┏━━

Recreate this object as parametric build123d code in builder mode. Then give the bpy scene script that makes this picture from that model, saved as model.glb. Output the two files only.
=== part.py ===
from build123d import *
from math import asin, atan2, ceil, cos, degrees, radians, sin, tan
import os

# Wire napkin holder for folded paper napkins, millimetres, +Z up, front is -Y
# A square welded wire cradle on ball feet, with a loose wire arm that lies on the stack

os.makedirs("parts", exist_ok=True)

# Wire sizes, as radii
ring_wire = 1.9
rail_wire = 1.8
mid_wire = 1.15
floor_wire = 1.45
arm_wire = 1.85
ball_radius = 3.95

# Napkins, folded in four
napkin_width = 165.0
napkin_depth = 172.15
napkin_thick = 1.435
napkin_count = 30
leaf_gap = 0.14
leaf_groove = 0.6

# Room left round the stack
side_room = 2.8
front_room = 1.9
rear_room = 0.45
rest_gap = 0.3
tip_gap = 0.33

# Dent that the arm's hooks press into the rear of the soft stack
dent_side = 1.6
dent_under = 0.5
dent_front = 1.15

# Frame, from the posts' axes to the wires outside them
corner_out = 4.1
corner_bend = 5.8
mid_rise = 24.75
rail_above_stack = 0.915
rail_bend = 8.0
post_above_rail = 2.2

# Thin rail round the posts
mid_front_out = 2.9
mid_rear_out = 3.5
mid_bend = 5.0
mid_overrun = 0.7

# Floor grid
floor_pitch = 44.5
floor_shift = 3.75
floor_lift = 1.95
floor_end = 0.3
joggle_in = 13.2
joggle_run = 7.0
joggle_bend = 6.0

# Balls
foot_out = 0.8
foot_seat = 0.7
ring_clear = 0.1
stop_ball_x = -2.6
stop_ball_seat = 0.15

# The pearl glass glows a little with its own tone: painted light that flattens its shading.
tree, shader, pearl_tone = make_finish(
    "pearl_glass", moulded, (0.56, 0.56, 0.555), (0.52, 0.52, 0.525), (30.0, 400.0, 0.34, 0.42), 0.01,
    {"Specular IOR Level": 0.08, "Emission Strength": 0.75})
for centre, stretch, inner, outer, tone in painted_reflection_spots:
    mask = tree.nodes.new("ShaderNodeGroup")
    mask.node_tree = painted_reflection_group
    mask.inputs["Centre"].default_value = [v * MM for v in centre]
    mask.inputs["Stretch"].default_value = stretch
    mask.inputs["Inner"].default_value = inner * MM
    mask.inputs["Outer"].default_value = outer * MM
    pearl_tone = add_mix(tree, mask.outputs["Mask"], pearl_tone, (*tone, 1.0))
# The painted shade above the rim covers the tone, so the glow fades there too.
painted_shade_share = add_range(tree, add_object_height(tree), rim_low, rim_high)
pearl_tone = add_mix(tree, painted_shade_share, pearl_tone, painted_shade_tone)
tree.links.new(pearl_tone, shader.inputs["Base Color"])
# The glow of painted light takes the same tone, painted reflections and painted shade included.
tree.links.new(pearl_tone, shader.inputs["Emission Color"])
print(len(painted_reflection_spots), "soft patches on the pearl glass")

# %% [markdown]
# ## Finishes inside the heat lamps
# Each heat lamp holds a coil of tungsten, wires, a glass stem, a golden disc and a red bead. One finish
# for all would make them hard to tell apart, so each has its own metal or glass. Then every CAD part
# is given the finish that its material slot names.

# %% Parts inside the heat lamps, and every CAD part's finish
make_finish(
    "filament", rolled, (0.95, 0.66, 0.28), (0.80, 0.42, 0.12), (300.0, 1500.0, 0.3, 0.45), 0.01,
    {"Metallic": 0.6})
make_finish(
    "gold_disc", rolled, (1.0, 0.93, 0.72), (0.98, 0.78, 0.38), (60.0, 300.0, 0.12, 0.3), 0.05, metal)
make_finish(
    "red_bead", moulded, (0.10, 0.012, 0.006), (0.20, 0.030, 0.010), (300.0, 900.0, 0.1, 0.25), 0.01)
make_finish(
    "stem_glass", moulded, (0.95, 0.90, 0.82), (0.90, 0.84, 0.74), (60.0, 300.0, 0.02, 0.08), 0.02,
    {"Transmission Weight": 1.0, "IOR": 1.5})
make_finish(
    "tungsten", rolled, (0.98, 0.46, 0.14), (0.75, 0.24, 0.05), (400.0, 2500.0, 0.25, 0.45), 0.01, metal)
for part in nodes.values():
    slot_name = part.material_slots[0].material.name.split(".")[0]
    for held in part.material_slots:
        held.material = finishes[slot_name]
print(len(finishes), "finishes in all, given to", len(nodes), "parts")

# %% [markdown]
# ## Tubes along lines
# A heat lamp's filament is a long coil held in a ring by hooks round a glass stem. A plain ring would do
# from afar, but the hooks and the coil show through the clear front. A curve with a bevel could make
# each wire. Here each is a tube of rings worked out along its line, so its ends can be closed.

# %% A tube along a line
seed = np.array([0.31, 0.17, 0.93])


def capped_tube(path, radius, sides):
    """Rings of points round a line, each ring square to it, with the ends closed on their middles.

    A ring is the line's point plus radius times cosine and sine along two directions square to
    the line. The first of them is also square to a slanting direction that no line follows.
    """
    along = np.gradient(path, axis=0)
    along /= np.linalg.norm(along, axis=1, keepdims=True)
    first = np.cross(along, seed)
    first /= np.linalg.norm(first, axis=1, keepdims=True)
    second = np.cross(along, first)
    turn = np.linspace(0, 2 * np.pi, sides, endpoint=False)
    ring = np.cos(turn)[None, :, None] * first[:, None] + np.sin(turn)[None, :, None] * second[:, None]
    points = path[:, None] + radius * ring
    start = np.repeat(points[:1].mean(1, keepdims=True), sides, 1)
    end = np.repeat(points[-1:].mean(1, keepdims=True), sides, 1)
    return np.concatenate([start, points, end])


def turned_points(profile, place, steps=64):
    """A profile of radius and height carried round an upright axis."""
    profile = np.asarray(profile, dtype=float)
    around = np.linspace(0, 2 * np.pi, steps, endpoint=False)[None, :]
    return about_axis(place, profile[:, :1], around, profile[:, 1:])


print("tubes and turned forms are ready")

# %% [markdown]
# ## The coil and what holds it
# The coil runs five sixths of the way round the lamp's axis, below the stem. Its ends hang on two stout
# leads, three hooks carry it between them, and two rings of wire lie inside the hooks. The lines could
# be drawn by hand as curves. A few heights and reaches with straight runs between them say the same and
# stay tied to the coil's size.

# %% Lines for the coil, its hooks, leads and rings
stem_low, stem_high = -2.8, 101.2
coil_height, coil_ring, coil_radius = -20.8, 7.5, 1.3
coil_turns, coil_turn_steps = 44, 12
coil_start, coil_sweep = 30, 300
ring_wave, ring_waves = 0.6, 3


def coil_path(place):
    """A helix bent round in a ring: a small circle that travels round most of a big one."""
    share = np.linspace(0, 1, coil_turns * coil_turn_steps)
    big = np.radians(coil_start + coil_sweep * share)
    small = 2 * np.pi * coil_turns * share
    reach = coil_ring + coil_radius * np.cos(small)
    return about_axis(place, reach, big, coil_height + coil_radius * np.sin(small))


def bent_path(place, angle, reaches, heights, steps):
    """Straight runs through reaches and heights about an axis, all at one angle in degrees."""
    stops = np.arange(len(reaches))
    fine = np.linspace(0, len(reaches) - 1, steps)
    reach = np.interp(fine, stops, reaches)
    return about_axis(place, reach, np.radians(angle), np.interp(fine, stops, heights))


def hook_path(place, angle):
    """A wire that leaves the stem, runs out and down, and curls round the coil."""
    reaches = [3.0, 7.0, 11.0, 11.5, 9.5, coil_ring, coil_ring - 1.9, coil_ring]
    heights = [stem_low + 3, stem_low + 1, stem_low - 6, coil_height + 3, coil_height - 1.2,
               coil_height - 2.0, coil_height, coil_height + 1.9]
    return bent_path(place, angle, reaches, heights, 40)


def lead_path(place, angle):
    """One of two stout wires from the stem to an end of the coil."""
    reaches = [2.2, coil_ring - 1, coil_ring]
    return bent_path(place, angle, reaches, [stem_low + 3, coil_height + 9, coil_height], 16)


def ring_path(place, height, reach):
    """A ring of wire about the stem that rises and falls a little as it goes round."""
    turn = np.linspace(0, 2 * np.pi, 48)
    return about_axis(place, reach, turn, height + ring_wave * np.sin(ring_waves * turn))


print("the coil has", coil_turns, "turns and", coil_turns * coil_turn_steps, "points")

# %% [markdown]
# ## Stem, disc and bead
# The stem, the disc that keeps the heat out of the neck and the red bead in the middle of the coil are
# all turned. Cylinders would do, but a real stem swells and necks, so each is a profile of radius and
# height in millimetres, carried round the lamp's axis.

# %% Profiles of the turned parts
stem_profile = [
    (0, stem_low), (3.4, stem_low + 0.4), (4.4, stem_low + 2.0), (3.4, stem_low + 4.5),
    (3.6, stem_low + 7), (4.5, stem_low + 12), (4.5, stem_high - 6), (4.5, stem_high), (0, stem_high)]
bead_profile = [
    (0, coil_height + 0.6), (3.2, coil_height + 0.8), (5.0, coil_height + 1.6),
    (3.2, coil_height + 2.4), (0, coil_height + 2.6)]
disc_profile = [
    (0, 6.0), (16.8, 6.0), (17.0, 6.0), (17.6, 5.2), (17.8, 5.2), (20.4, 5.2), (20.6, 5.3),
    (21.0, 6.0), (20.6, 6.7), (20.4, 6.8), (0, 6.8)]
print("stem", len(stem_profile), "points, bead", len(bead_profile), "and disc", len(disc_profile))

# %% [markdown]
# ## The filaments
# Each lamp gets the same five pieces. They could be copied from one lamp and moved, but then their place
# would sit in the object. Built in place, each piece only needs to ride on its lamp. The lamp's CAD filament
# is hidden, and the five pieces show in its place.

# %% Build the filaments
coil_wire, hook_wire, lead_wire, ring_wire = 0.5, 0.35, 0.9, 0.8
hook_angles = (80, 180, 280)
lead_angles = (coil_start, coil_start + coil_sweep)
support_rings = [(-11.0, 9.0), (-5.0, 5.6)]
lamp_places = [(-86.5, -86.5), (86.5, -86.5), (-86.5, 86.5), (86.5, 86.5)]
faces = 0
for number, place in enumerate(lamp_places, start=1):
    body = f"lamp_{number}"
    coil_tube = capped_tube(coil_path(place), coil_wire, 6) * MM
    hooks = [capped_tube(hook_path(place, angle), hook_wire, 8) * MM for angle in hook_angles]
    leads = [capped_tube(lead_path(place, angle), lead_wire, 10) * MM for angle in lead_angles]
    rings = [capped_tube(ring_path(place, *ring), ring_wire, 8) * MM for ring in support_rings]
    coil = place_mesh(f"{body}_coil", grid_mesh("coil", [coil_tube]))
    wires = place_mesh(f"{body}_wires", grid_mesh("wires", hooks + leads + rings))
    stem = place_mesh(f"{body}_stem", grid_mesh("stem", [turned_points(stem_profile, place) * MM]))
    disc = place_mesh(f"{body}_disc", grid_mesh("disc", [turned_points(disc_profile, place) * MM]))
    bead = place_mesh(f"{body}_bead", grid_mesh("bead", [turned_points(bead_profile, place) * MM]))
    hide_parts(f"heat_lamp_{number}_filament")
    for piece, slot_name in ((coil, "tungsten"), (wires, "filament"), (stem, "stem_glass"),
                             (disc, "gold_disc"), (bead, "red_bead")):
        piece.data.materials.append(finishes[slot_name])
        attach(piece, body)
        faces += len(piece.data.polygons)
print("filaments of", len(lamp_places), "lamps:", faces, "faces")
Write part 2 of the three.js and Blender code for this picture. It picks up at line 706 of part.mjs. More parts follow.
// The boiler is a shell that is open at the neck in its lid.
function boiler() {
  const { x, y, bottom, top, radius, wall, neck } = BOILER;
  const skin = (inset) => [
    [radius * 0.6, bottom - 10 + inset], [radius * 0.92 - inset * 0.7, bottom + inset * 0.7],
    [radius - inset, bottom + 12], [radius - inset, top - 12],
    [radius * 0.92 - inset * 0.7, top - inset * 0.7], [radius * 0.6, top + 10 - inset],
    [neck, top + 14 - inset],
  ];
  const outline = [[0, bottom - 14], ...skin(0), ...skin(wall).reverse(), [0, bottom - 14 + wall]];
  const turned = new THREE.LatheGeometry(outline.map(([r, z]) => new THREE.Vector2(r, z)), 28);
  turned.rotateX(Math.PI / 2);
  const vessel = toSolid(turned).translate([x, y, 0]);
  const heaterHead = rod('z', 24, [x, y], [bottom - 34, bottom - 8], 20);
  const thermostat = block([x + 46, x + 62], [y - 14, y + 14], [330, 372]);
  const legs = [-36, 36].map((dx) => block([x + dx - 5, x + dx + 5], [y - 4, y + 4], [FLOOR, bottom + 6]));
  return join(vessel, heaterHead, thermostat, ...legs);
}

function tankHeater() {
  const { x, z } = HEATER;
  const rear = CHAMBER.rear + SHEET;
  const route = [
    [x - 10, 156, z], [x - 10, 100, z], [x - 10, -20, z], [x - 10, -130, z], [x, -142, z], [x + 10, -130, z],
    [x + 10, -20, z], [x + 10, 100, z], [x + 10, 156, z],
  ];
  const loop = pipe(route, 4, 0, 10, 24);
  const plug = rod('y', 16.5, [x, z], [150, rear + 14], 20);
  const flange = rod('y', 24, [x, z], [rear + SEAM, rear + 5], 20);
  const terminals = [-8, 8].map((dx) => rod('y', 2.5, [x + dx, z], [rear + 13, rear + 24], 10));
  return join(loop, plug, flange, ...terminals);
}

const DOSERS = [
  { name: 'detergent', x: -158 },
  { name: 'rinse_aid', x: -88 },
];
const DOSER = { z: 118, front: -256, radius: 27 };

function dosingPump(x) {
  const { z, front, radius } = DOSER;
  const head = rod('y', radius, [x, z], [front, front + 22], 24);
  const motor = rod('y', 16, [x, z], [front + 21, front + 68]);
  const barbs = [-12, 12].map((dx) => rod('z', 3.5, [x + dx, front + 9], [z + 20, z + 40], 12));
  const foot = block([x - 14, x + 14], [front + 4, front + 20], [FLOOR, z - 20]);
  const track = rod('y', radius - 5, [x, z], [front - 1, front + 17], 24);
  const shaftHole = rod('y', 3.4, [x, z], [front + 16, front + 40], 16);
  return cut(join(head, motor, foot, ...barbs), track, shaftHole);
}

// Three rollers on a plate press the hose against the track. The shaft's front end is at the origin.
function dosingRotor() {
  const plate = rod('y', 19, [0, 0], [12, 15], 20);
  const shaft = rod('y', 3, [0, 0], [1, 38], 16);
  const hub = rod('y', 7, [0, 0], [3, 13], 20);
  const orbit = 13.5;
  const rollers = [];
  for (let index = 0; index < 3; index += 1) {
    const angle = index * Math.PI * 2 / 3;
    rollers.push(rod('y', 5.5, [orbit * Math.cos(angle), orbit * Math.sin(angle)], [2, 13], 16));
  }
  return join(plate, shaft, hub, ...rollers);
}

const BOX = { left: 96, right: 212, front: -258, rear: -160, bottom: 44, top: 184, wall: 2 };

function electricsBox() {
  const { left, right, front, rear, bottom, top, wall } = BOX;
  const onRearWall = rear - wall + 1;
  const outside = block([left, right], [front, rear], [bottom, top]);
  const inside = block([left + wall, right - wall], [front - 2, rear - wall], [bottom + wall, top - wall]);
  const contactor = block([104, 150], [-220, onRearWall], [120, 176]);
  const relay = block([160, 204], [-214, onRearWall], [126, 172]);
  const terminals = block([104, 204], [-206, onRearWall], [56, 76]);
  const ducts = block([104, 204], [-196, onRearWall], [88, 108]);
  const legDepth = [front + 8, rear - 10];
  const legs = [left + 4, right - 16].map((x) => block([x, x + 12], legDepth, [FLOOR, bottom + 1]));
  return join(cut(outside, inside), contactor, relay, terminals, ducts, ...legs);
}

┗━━

SHORT EXERCISE:
Pull out all lines of the data with the string "scene".

FINISHED EXERCISE:
Recreate this object as parametric build123d code in builder mode. Then give the bpy scene script that makes this picture from that model, saved as model.glb. Output the two files only.

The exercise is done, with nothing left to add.